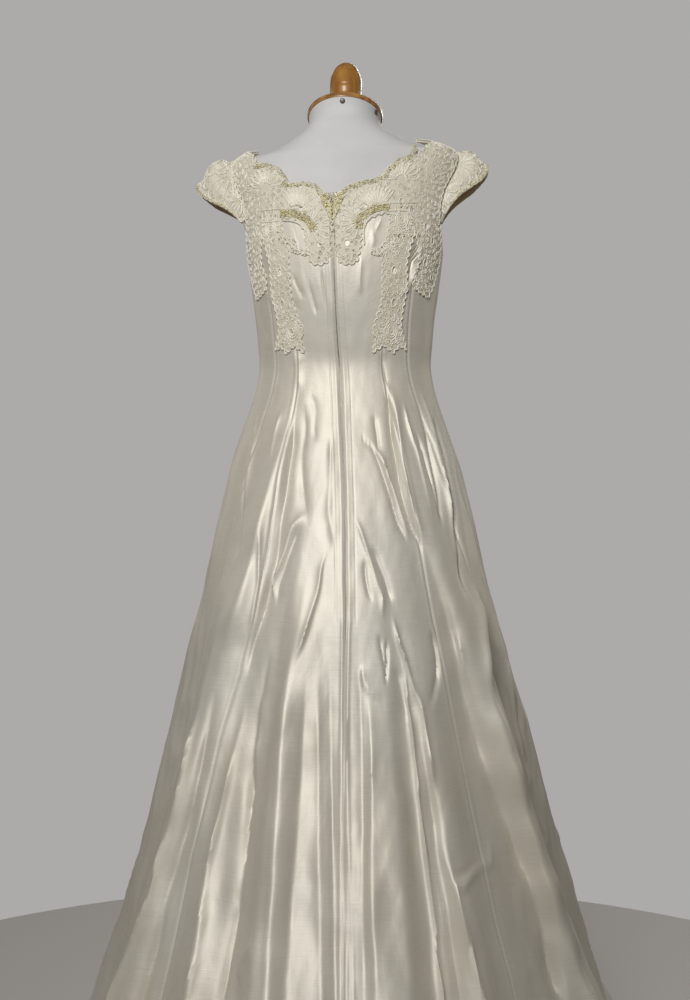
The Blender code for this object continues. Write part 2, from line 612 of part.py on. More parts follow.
def laid(places, tree):
    """Points on the dress, raised to the panels' flat faces where those stand higher, and the normals there."""
    points, normals = on_dress(places), dress_normal(places[:, 0], places[:, 1])
    for i, (point, normal) in enumerate(zip(points, normals)):
        hit = tree.ray_cast(Vector(point + normal * 0.02), Vector(-normal), 0.02)[0]
        if hit is not None:
            points[i] = hit
    return points, normals


def gap_rows(rows, sign=1.0):
    """Rows of (angle, row position, half width, half height) for a table of gaps, on one side of the back."""
    places = twisted(mirrored(line([row[:2] for row in rows]), sign))
    return [(*place, *row[2:]) for place, row in zip(places, rows)]


def plate(name, outline, spacing, slot, tree, gaps=()):
    """A thin applique over the dress inside an outline of (angle, row position) places, cut through at gaps."""
    around = 0.14 * math.pi / 180.0
    t = np.linspace(0.0, len(DRESS_ROWS) - 1.0, 3000)
    profile = spline(DRESS_ROWS, t)
    run = np.concatenate([[0.0], np.cumsum(np.hypot(np.diff(profile[:, 0]), np.diff(profile[:, 1])))])
    flat = np.stack([outline[:, 0] * around, np.interp(outline[:, 1], t, run)], -1)
    edge = []
    for here, after in zip(flat, np.roll(flat, -1, axis=0)):
        steps = max(1, int(np.ceil(np.linalg.norm(after - here) / spacing)))
        edge += [here + (after - here) * k / steps for k in range(steps)]
    edge = np.array(edge)
    bounds = [(i, (i + 1) % len(edge)) for i in range(len(edge))]
    turn = np.arange(GAP_SIDES) * 2 * math.pi / GAP_SIDES
    holes, first = [], len(edge)
    for angle, row, wide, tall in gaps:
        centre = np.array([angle * around, np.interp(row, t, run)])
        holes.append(centre + np.stack([wide * np.sin(turn), tall * np.cos(turn)], -1))
        bounds += [(first + i, first + (i + 1) % GAP_SIDES) for i in range(GAP_SIDES)]
        first += GAP_SIDES
    rims = np.vstack([edge] + holes)
    low, high = edge.min(0), edge.max(0)
    filling = []
    for i, y in enumerate(np.arange(low[1], high[1], spacing * 0.9)):
        for x in np.arange(low[0] + (i % 2) * spacing / 2, high[0], spacing):
            if inside((x, y), edge) and np.linalg.norm(rims - (x, y), axis=1).min() > spacing * 0.55:
                filling.append((x, y))
    points2d = [Vector(p) for p in np.vstack([rims] + ([filling] if filling else []))]
    verts, _, triangles, *_ = delaunay_2d_cdt(points2d, bounds, [], 0, 1e-7)
    flat = np.array([tuple(v) for v in verts])
    kept = []
    for tri in triangles:
        middle = flat[list(tri)].mean(0)
        if inside(middle, edge) and not any(inside(middle, hole) for hole in holes):
            kept.append(tri)
    places = np.stack([flat[:, 0] / around, np.interp(flat[:, 1], run, t)], -1)
    ground, normals = laid(places, tree)
    gap = np.interp(ground[:, 2], SHOULDER_HEIGHTS, (LACE_GAP, LACE_GAP_SHOULDER))[:, None]
    lower, upper = ground + normals * gap, ground + normals * (gap + LACE_THICK)
    count = len(flat)
    faces = [tuple(tri) for tri in kept] + [tuple(count + k for k in reversed(tri)) for tri in kept]
    uses = {}
    for tri in kept:
        for a, b in zip(tri, tri[1:] + tri[:1]):
            uses[(a, b)] = True
    for a, b in uses:
        if (b, a) not in uses:
            faces += [(b, a, count + a), (b, count + a, count + b)]
    points = np.concatenate([lower, upper])
    used = sorted({k for face in faces for k in face})
    index = {k: n for n, k in enumerate(used)}
    return add_mesh(name, points[used], [tuple(index[k] for k in face) for face in faces], slot)


def make_lace(halves, tree):
    shoulder_clear = np.array([-0.35, 0.0])
    armhole_clear = np.linspace([-6.0, 0.0], [-3.0, 0.0], 6)
    for key, side in SIDES.items():
        lines = halves[key]
        neck = spread(lines["neck_back"], 16)[1:]
        shoulder = spread(lines["shoulder_in"], 2) + shoulder_clear
        armhole = spread(lines["outer_and_armhole"][LOWER_ROWS:], 5)[::-1] + armhole_clear
        outline = np.vstack([neck[:-1], shoulder, armhole[1:-1], line(LACE_BACK)])
        plate(f"lace_back_{key}", twisted(mirrored(outline, side["sign"])), 0.0150, "lace", tree,
              gap_rows(LACE_GAPS_BACK, side["sign"]))
    halves_front = []
    for key in ("left", "right"):
        lines = halves[key]
        neck = spread(lines["neck_front"], 10)
        shoulder = spread(lines["shoulder_in"], 2) - shoulder_clear
        armhole = spread(np.vstack([line(ARMHOLE_FRONT), lines["shoulder_out"][-1]]), 5)[::-1] - armhole_clear
        halves_front.append(np.vstack([neck[:-1], shoulder, armhole[1:-1], line(LACE_FRONT)]))
    left, right = halves_front
    right = right * np.array([-1.0, 1.0]) + np.array([360.0, 0.0])
    outline = np.vstack([left, right[::-1][1:-1]])
    gaps = [(angle % 360.0, *rest) for sign in (1.0, -1.0) for angle, *rest in gap_rows(LACE_GAPS_FRONT, sign)]
    plate("lace_front", twisted(outline), 0.0150, "lace", tree, gaps)


# Dress form and stand
def turned(name, profile, slot, steps, place=Matrix.Identity(4)):
    """A solid of revolution from (radius, height) points, bottom to top, with both ends on the axis."""
    ring = [(math.cos(2 * math.pi * k / steps), math.sin(2 * math.pi * k / steps)) for k in range(steps)]
    points, faces = [(0.0, 0.0, profile[0][1])], []
    for radius, height in profile[1:-1]:
        points += [(radius * c, radius * s, height) for c, s in ring]
    points.append((0.0, 0.0, profile[-1][1]))
    rows = len(profile) - 2
    for k in range(steps):
        after = (k + 1) % steps
        faces.append((0, 1 + after, 1 + k))
        for i in range(rows - 1):
            low, high = 1 + i * steps, 1 + (i + 1) * steps
            faces.append((low + k, low + after, high + after, high + k))
        faces.append((1 + (rows - 1) * steps + k, 1 + (rows - 1) * steps + after, len(points) - 1))
    made = add_mesh(name, points, faces, slot)
    made.matrix_world = place
    return made


def form_point(angle, t):
    """The form's cover: the body, drawn in under the cloth."""

    def body(at_angle, at_t):
        return body_point(FORM_ROWS, at_angle, at_t)

    height = spline(FORM_ROWS, t)[..., 0]
    clear = np.interp(height, [row[0] for row in FORM_CLEAR], [row[1] for row in FORM_CLEAR])
    return body(angle, t) - normal_of(body, angle, t) * clear[..., None]


def make_form():
    steps = 44
    angles = np.arange(steps) * 360.0 / steps
    wanted = list(range(15)) + list(np.linspace(15.0, len(FORM_ROWS) - 1.0, 12))
    rings = [form_point(angles, np.full(steps, t)) for t in wanted]
    foot = rings[0].copy()
    foot[:, :2] *= 0.90
    foot[:, 2] -= 0.012
    rings = [foot] + rings
    points = np.concatenate(rings + [[(0.0, 0.0, foot[0, 2])], [rings[-1].mean(0)]])
    faces = []
    for i in range(len(rings) - 1):
        for k in range(steps):
            after = (k + 1) % steps
            faces.append((i * steps + k, i * steps + after, (i + 1) * steps + after, (i + 1) * steps + k))
    last = (len(rings) - 1) * steps
    for k in range(steps):
        after = (k + 1) % steps
        faces.append((len(points) - 2, after, k))
        faces.append((len(points) - 1, last + k, last + after))
    add_mesh("form_torso", points, faces, "form_cover")
    return foot[0, 2]


def make_cap_and_finial():
    tilt = Matrix.Rotation(CAP_TILT, 4, "X")
    up = tilt @ Vector((0.0, 0.0, 1.0))
    underside = Vector((0.0, 0.0, NECK_TOP)) + up * SEAM_GAP
    edge = 0.0035
    cap = [(0.0, 0.0), (CAP_RADIUS - edge, 0.0), (CAP_RADIUS - edge * 0.3, edge * 0.3), (CAP_RADIUS, edge),
           (CAP_RADIUS, CAP_THICK - edge), (CAP_RADIUS - edge * 0.3, CAP_THICK - edge * 0.3),
           (CAP_RADIUS - edge, CAP_THICK), (0.0, CAP_THICK)]
    turned("form_neck_cap", cap, "wood", 40, Matrix.Translation(underside) @ tilt)
    foot = underside + up * (CAP_THICK + SEAM_GAP)
    knob_radius, knob_height = 0.0240, 0.0880
    knob = [(0.0, 0.0), (0.60, 0.0), (0.66, 0.05), (0.56, 0.13), (0.62, 0.20), (0.84, 0.30),
            (0.965, 0.42), (0.945, 0.445), (1.0, 0.47), (1.0, 0.60), (0.97, 0.70), (0.90, 0.765),
            (0.865, 0.775), (0.85, 0.80), (0.68, 0.90), (0.40, 0.975), (0.0, 1.0)]
    knob = [(radius * knob_radius, height * knob_height) for radius, height in knob]
    turned("form_finial", knob, "wood", 28, Matrix.Translation(foot) @ tilt)


def make_pins():
    """Round-headed pins that hold the neck cap, standing on the neck just under it."""
    head, rise = 0.0040, 0.0026
    profile = [(0.0, 0.0), (head, 0.0), (head * 0.94, rise * 0.4), (head * 0.66, rise * 0.82), (0.0, rise)]
    for number, angle in enumerate((0.0, -62.0), 1):
        t = len(FORM_ROWS) - 1.0 - 0.60

        def neck(at_angle, at_t):
            return body_point(FORM_ROWS, at_angle, at_t)

        normal = Vector(normal_of(neck, np.array(angle), np.array(t)))
        foot = Vector(neck(np.array(angle), np.array(t))) + normal * 2 * SEAM_GAP
        place = Matrix.Translation(foot) @ normal.to_track_quat("Z", "Y").to_matrix().to_4x4()
        turned(f"form_pin_{number}", profile, "steel", 12, place)


def make_stand(torso_foot):
    rim = 0.004
    base = [(0.0, 0.0), (BASE_RADIUS - rim, 0.0), (BASE_RADIUS, rim), (BASE_RADIUS, BASE_THICK - rim),
            (BASE_RADIUS - rim, BASE_THICK), (0.0, BASE_THICK)]
    turned("stand_base", base, "wood", 48)
    flange = 0.038
    bottom, top = BASE_THICK + SEAM_GAP, torso_foot - SEAM_GAP
    pole = [(0.0, bottom), (flange, bottom), (flange, bottom + 0.006), (POLE_RADIUS, bottom + 0.022),
            (POLE_RADIUS, top - 0.020), (flange, top - 0.006), (flange, top), (0.0, top)]
    turned("stand_pole", pole, "steel", 24)


def main():
    clear_scene()
    halves, grids = make_panels()
    make_sleeves(halves)
    make_zip(halves)
    make_lace(halves, cloth_tree(grids))
    torso_foot = make_form()
    make_cap_and_finial()
    make_pins()
    make_stand(torso_foot)


main()
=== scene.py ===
"""The looks of a wedding dress on a limbless dress form.

The surface functions and tables repeat those of the CAD part, so that every piece lies on its form.
"""

import math

import bpy
import numpy as np
from mathutils import Matrix, Vector
from mathutils.geometry import delaunay_2d_cdt


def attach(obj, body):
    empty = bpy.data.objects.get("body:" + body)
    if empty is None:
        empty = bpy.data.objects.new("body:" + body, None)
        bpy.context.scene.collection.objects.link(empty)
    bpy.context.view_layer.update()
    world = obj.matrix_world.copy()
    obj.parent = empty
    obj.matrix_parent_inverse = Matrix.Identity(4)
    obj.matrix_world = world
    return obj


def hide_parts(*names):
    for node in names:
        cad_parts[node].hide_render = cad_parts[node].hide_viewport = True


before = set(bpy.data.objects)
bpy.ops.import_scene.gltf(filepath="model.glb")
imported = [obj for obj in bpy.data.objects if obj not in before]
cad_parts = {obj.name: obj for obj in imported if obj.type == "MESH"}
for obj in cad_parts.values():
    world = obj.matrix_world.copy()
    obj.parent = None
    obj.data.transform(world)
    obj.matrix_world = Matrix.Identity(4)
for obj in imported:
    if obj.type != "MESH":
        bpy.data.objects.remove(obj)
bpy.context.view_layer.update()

# Driving sizes
WALL = 0.0020            # silk, interlining and lining together
SEAM_GAP = 0.0003        # clear space between two pieces that meet
HEM_HEIGHT = 0.0020      # the hem just clears the floor
ZIP_BOTTOM = 0.735       # height of the lower end of the zip
FORM_BOTTOM = 0.735
NECK_TOP = 1.4650
CAP_RADIUS = 0.0565
CAP_THICK = 0.0100
CAP_TILT = math.radians(20.0)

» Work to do
Transcribe the lines beginning at the one that contains "pole = [(0.0, bottom), (flange, bottom), (flange, bottom" and ending at the one that contains "for node in", with nothing added or left out.

» Expected output
    pole = [(0.0, bottom), (flange, bottom), (flange, bottom + 0.006), (POLE_RADIUS, bottom + 0.022),
            (POLE_RADIUS, top - 0.020), (flange, top - 0.006), (flange, top), (0.0, top)]
    turned("stand_pole", pole, "steel", 24)


def main():
    clear_scene()
    halves, grids = make_panels()
    make_sleeves(halves)
    make_zip(halves)
    make_lace(halves, cloth_tree(grids))
    torso_foot = make_form()
    make_cap_and_finial()
    make_pins()
    make_stand(torso_foot)


main()
=== scene.py ===
"""The looks of a wedding dress on a limbless dress form.

The surface functions and tables repeat those of the CAD part, so that every piece lies on its form.
"""

import math

import bpy
import numpy as np
from mathutils import Matrix, Vector
from mathutils.geometry import delaunay_2d_cdt


def attach(obj, body):
    empty = bpy.data.objects.get("body:" + body)
    if empty is None:
        empty = bpy.data.objects.new("body:" + body, None)
        bpy.context.scene.collection.objects.link(empty)
    bpy.context.view_layer.update()
    world = obj.matrix_world.copy()
    obj.parent = empty
    obj.matrix_parent_inverse = Matrix.Identity(4)
    obj.matrix_world = world
    return obj


def hide_parts(*names):
    for node in names:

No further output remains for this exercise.